# INFORMATION SHOWN

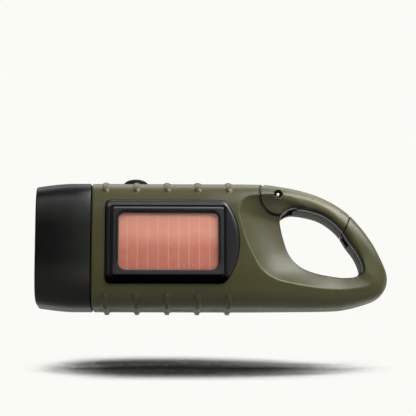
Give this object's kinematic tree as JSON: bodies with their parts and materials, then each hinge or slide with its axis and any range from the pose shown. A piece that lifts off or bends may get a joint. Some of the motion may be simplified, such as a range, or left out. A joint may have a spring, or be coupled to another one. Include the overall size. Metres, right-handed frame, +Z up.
{
  "type": "hand crank flashlight",
  "caption": "Hand crank flashlight with a solar panel on one side, a folding crank with a geared generator on the other, a push button and a sprung carabiner loop.",
  "frame": {"origin": "centre of the bounding box on the plane through the flat bottoms of the lower grip ribs", "axes": "+X from the lamp end to the hook end, +Y from the solar panel side to the crank side, +Z up from the lower grip ribs to the push button"},
  "size_m": [0.135, 0.0448, 0.052],
  "materials": {
    "body_shell": "olive green moulded plastic, fine matt texture",
    "black_parts": "black moulded plastic, satin",
    "loop_liner": "dark grey moulded plastic, satin",
    "solar_cell": "copper coloured cell with fine pale fingers",
    "clear_parts": "clear moulded plastic",
    "rubber_parts": "black rubber",
    "steel_parts": "plated steel",
    "brass_parts": "turned brass",
    "battery_cans": "plated can",
    "reflector": "metallised plastic",
    "gears": "natural white acetal",
    "boards": "green circuit board",
    "winding": "enamelled copper wire",
    "magnet": "sintered magnet"
  },
  "bodies": {
    "body": {"front_shell": "body_shell", "back_shell": "body_shell", "gate_pin": "steel_parts", "nose_liner": "loop_liner", "gate_spring": "steel_parts", "solar_bezel": "black_parts", "solar_window": "clear_parts", "solar_cell": "solar_cell", "tact_switch": "black_parts", "switch_board": "boards", "battery_1": "battery_cans", "battery_2": "battery_cans", "battery_3": "battery_cans", "battery_holder": "black_parts", "head_housing": "black_parts", "head_seal": "rubber_parts", "lens": "clear_parts", "lens_seal": "rubber_parts", "reflector": "reflector", "led_1": "clear_parts", "led_2": "clear_parts", "led_3": "clear_parts", "led_board": "boards", "axle_1": "steel_parts", "axle_2": "steel_parts", "gear_plate": "gears", "plate_screw_1": "steel_parts", "plate_screw_2": "steel_parts", "plate_screw_3": "steel_parts", "stator_can": "steel_parts", "stator_coil": "winding", "crank_bush": "brass_parts", "main_board": "boards", "board_screw_1": "steel_parts", "board_screw_2": "steel_parts", "capacitor": "black_parts", "charge_chip": "black_parts", "shell_screw_1": "steel_parts", "shell_screw_2": "steel_parts", "shell_screw_3": "steel_parts", "shell_screw_4": "steel_parts", "shell_screw_5": "steel_parts"},
    "gate_swing": {"gate": "body_shell", "gate_liner": "loop_liner"},
    "button": {"button_cap": "rubber_parts"},
    "crank": {"crank_shaft": "steel_parts", "crank_arm": "black_parts", "crank_screw": "steel_parts", "drive_gear": "gears", "knob_pin": "steel_parts"},
    "knob": {"knob_post": "steel_parts"},
    "grip": {"knob_grip": "black_parts"},
    "first_compound": {"compound_gear_1": "gears"},
    "second_compound": {"compound_gear_2": "gears"},
    "rotor": {"rotor_pinion": "brass_parts", "rotor_magnet": "magnet"}
  },
  "joints": [
    {"name": "gate_hinge", "type": "hinge", "parent": "body", "child": "gate_swing", "pos_m": [0.0249, -0.00282, 0.0438], "axis": [0, 1, 0], "range_deg": [0, 25], "stiffness_Nm_per_rad": 0.05, "springref_deg": -22.92},
    {"name": "button_press", "type": "slide", "parent": "body", "child": "button", "axis": [0, 0, -1], "range_m": [0, 0.0008], "stiffness_N_per_m": 600, "springref_m": -0.0005},
    {"name": "crank_turn", "type": "hinge", "parent": "body", "child": "crank", "pos_m": [-0.008, 0.0175, 0.0248], "axis": [0, 1, 0], "continuous": true},
    {"name": "knob_fold", "type": "hinge", "parent": "crank", "child": "knob", "pos_m": [-0.0388, 0.01783, 0.0248], "axis": [0, 0, 1], "range_deg": [0, 90]},
    {"name": "grip_spin", "type": "hinge", "parent": "knob", "child": "grip", "pos_m": [-0.03, 0.01912, 0.0248], "axis": [1, 0, 0], "continuous": true},
    {"name": "first_compound_turn", "type": "hinge", "parent": "body", "child": "first_compound", "pos_m": [-0.01957, 0.008, 0.03451], "axis": [0, 1, 0], "continuous": true},
    {"name": "second_compound_turn", "type": "hinge", "parent": "body", "child": "second_compound", "pos_m": [-0.01352, 0.005, 0.02403], "axis": [0, 1, 0], "continuous": true},
    {"name": "rotor_turn", "type": "hinge", "parent": "body", "child": "rotor", "pos_m": [-0.01726, 0.002, 0.01252], "axis": [0, 1, 0], "continuous": true}
  ],
  "couplings": [
    {"joint": "first_compound_turn", "follows": "crank_turn", "ratio": -4},
    {"joint": "second_compound_turn", "follows": "crank_turn", "ratio": 12},
    {"joint": "rotor_turn", "follows": "crank_turn", "ratio": -36}
  ]
}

# EXERCISE OBJECTIVE
Reproduce the listing in full. Keep it exactly as written.

# SOLUTION
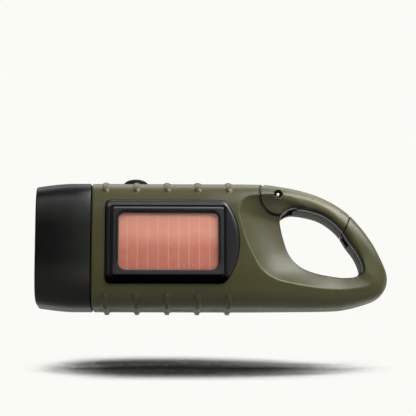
Give this object's kinematic tree as JSON: bodies with their parts and materials, then each hinge or slide with its axis and any range from the pose shown. A piece that lifts off or bends may get a joint. Some of the motion may be simplified, such as a range, or left out. A joint may have a spring, or be coupled to another one. Include the overall size. Metres, right-handed frame, +Z up.
{
  "type": "hand crank flashlight",
  "caption": "Hand crank flashlight with a solar panel on one side, a folding crank with a geared generator on the other, a push button and a sprung carabiner loop.",
  "frame": {"origin": "centre of the bounding box on the plane through the flat bottoms of the lower grip ribs", "axes": "+X from the lamp end to the hook end, +Y from the solar panel side to the crank side, +Z up from the lower grip ribs to the push button"},
  "size_m": [0.135, 0.0448, 0.052],
  "materials": {
    "body_shell": "olive green moulded plastic, fine matt texture",
    "black_parts": "black moulded plastic, satin",
    "loop_liner": "dark grey moulded plastic, satin",
    "solar_cell": "copper coloured cell with fine pale fingers",
    "clear_parts": "clear moulded plastic",
    "rubber_parts": "black rubber",
    "steel_parts": "plated steel",
    "brass_parts": "turned brass",
    "battery_cans": "plated can",
    "reflector": "metallised plastic",
    "gears": "natural white acetal",
    "boards": "green circuit board",
    "winding": "enamelled copper wire",
    "magnet": "sintered magnet"
  },
  "bodies": {
    "body": {"front_shell": "body_shell", "back_shell": "body_shell", "gate_pin": "steel_parts", "nose_liner": "loop_liner", "gate_spring": "steel_parts", "solar_bezel": "black_parts", "solar_window": "clear_parts", "solar_cell": "solar_cell", "tact_switch": "black_parts", "switch_board": "boards", "battery_1": "battery_cans", "battery_2": "battery_cans", "battery_3": "battery_cans", "battery_holder": "black_parts", "head_housing": "black_parts", "head_seal": "rubber_parts", "lens": "clear_parts", "lens_seal": "rubber_parts", "reflector": "reflector", "led_1": "clear_parts", "led_2": "clear_parts", "led_3": "clear_parts", "led_board": "boards", "axle_1": "steel_parts", "axle_2": "steel_parts", "gear_plate": "gears", "plate_screw_1": "steel_parts", "plate_screw_2": "steel_parts", "plate_screw_3": "steel_parts", "stator_can": "steel_parts", "stator_coil": "winding", "crank_bush": "brass_parts", "main_board": "boards", "board_screw_1": "steel_parts", "board_screw_2": "steel_parts", "capacitor": "black_parts", "charge_chip": "black_parts", "shell_screw_1": "steel_parts", "shell_screw_2": "steel_parts", "shell_screw_3": "steel_parts", "shell_screw_4": "steel_parts", "shell_screw_5": "steel_parts"},
    "gate_swing": {"gate": "body_shell", "gate_liner": "loop_liner"},
    "button": {"button_cap": "rubber_parts"},
    "crank": {"crank_shaft": "steel_parts", "crank_arm": "black_parts", "crank_screw": "steel_parts", "drive_gear": "gears", "knob_pin": "steel_parts"},
    "knob": {"knob_post": "steel_parts"},
    "grip": {"knob_grip": "black_parts"},
    "first_compound": {"compound_gear_1": "gears"},
    "second_compound": {"compound_gear_2": "gears"},
    "rotor": {"rotor_pinion": "brass_parts", "rotor_magnet": "magnet"}
  },
  "joints": [
    {"name": "gate_hinge", "type": "hinge", "parent": "body", "child": "gate_swing", "pos_m": [0.0249, -0.00282, 0.0438], "axis": [0, 1, 0], "range_deg": [0, 25], "stiffness_Nm_per_rad": 0.05, "springref_deg": -22.92},
    {"name": "button_press", "type": "slide", "parent": "body", "child": "button", "axis": [0, 0, -1], "range_m": [0, 0.0008], "stiffness_N_per_m": 600, "springref_m": -0.0005},
    {"name": "crank_turn", "type": "hinge", "parent": "body", "child": "crank", "pos_m": [-0.008, 0.0175, 0.0248], "axis": [0, 1, 0], "continuous": true},
    {"name": "knob_fold", "type": "hinge", "parent": "crank", "child": "knob", "pos_m": [-0.0388, 0.01783, 0.0248], "axis": [0, 0, 1], "range_deg": [0, 90]},
    {"name": "grip_spin", "type": "hinge", "parent": "knob", "child": "grip", "pos_m": [-0.03, 0.01912, 0.0248], "axis": [1, 0, 0], "continuous": true},
    {"name": "first_compound_turn", "type": "hinge", "parent": "body", "child": "first_compound", "pos_m": [-0.01957, 0.008, 0.03451], "axis": [0, 1, 0], "continuous": true},
    {"name": "second_compound_turn", "type": "hinge", "parent": "body", "child": "second_compound", "pos_m": [-0.01352, 0.005, 0.02403], "axis": [0, 1, 0], "continuous": true},
    {"name": "rotor_turn", "type": "hinge", "parent": "body", "child": "rotor", "pos_m": [-0.01726, 0.002, 0.01252], "axis": [0, 1, 0], "continuous": true}
  ],
  "couplings": [
    {"joint": "first_compound_turn", "follows": "crank_turn", "ratio": -4},
    {"joint": "second_compound_turn", "follows": "crank_turn", "ratio": 12},
    {"joint": "rotor_turn", "follows": "crank_turn", "ratio": -36}
  ]
}